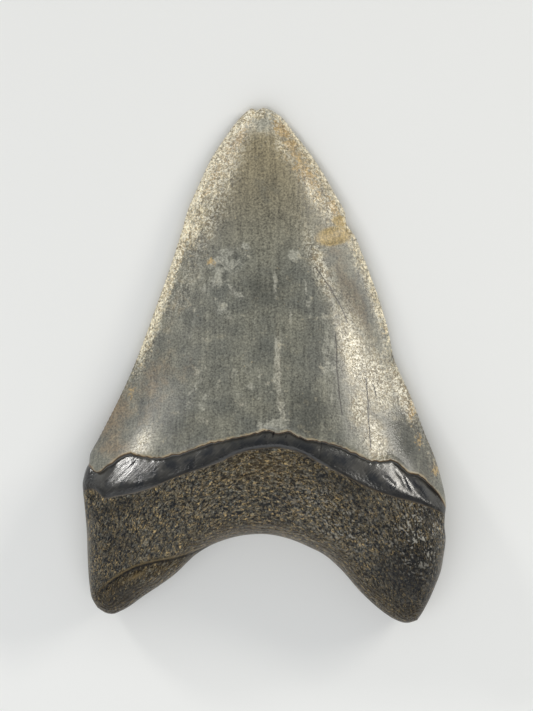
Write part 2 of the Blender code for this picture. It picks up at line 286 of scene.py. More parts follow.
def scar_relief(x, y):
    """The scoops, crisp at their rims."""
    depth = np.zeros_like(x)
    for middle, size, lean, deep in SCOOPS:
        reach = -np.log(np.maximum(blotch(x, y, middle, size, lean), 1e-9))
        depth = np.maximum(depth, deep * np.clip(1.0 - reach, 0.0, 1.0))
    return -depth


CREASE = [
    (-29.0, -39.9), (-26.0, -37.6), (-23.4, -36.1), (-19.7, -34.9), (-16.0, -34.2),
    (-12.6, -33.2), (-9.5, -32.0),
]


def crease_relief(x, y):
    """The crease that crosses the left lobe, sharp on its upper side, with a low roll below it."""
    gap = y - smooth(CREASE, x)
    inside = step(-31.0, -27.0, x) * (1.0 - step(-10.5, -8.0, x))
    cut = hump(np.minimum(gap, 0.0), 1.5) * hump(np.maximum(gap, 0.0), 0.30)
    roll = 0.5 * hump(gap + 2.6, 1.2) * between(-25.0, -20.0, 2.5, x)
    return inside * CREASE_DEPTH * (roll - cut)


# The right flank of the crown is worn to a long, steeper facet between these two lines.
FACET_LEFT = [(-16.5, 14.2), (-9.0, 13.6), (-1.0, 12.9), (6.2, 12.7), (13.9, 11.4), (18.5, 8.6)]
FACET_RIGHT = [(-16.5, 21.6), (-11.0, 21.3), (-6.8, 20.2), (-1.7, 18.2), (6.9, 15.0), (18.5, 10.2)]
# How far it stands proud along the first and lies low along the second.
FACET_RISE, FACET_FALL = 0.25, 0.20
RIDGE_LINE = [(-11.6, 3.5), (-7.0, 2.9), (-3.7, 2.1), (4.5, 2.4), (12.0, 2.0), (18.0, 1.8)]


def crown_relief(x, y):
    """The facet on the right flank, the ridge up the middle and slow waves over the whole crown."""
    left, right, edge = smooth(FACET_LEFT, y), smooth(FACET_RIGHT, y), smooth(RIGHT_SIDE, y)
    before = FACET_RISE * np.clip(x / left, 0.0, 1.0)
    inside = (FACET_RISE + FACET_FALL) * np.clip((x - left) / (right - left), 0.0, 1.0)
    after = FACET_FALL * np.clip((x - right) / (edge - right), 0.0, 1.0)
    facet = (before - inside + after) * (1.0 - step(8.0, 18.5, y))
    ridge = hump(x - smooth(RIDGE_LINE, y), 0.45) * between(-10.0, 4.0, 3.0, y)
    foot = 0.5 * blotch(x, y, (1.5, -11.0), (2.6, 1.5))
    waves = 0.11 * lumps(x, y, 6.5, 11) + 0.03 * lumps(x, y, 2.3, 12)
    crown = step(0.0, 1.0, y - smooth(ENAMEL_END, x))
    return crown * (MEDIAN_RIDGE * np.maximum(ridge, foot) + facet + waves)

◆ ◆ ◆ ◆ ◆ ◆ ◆

### PROBLEM TO WORK ON
Starting at the top of the data above, repeat every line exactly until the line containing "2.0), (18.0, 1.8)]" has been given, then stop.

### RESULT OF THIS TASK
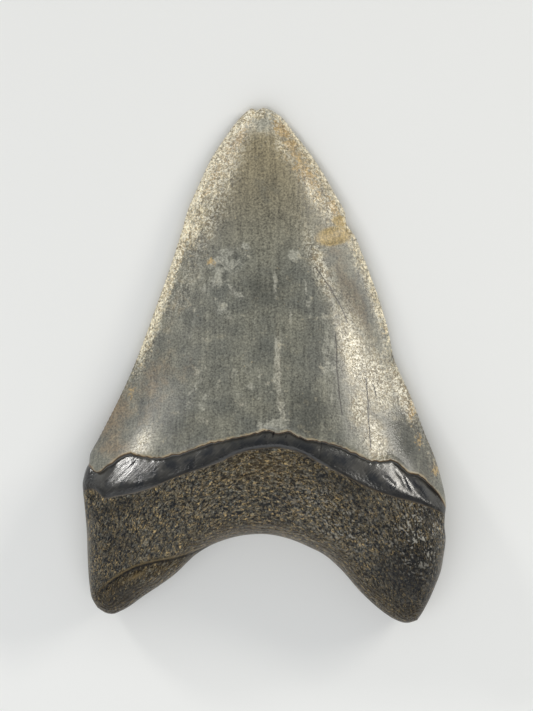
Write part 2 of the Blender code for this picture. It picks up at line 286 of scene.py. More parts follow.
def scar_relief(x, y):
    """The scoops, crisp at their rims."""
    depth = np.zeros_like(x)
    for middle, size, lean, deep in SCOOPS:
        reach = -np.log(np.maximum(blotch(x, y, middle, size, lean), 1e-9))
        depth = np.maximum(depth, deep * np.clip(1.0 - reach, 0.0, 1.0))
    return -depth


CREASE = [
    (-29.0, -39.9), (-26.0, -37.6), (-23.4, -36.1), (-19.7, -34.9), (-16.0, -34.2),
    (-12.6, -33.2), (-9.5, -32.0),
]


def crease_relief(x, y):
    """The crease that crosses the left lobe, sharp on its upper side, with a low roll below it."""
    gap = y - smooth(CREASE, x)
    inside = step(-31.0, -27.0, x) * (1.0 - step(-10.5, -8.0, x))
    cut = hump(np.minimum(gap, 0.0), 1.5) * hump(np.maximum(gap, 0.0), 0.30)
    roll = 0.5 * hump(gap + 2.6, 1.2) * between(-25.0, -20.0, 2.5, x)
    return inside * CREASE_DEPTH * (roll - cut)


# The right flank of the crown is worn to a long, steeper facet between these two lines.
FACET_LEFT = [(-16.5, 14.2), (-9.0, 13.6), (-1.0, 12.9), (6.2, 12.7), (13.9, 11.4), (18.5, 8.6)]
FACET_RIGHT = [(-16.5, 21.6), (-11.0, 21.3), (-6.8, 20.2), (-1.7, 18.2), (6.9, 15.0), (18.5, 10.2)]
# How far it stands proud along the first and lies low along the second.
FACET_RISE, FACET_FALL = 0.25, 0.20
RIDGE_LINE = [(-11.6, 3.5), (-7.0, 2.9), (-3.7, 2.1), (4.5, 2.4), (12.0, 2.0), (18.0, 1.8)]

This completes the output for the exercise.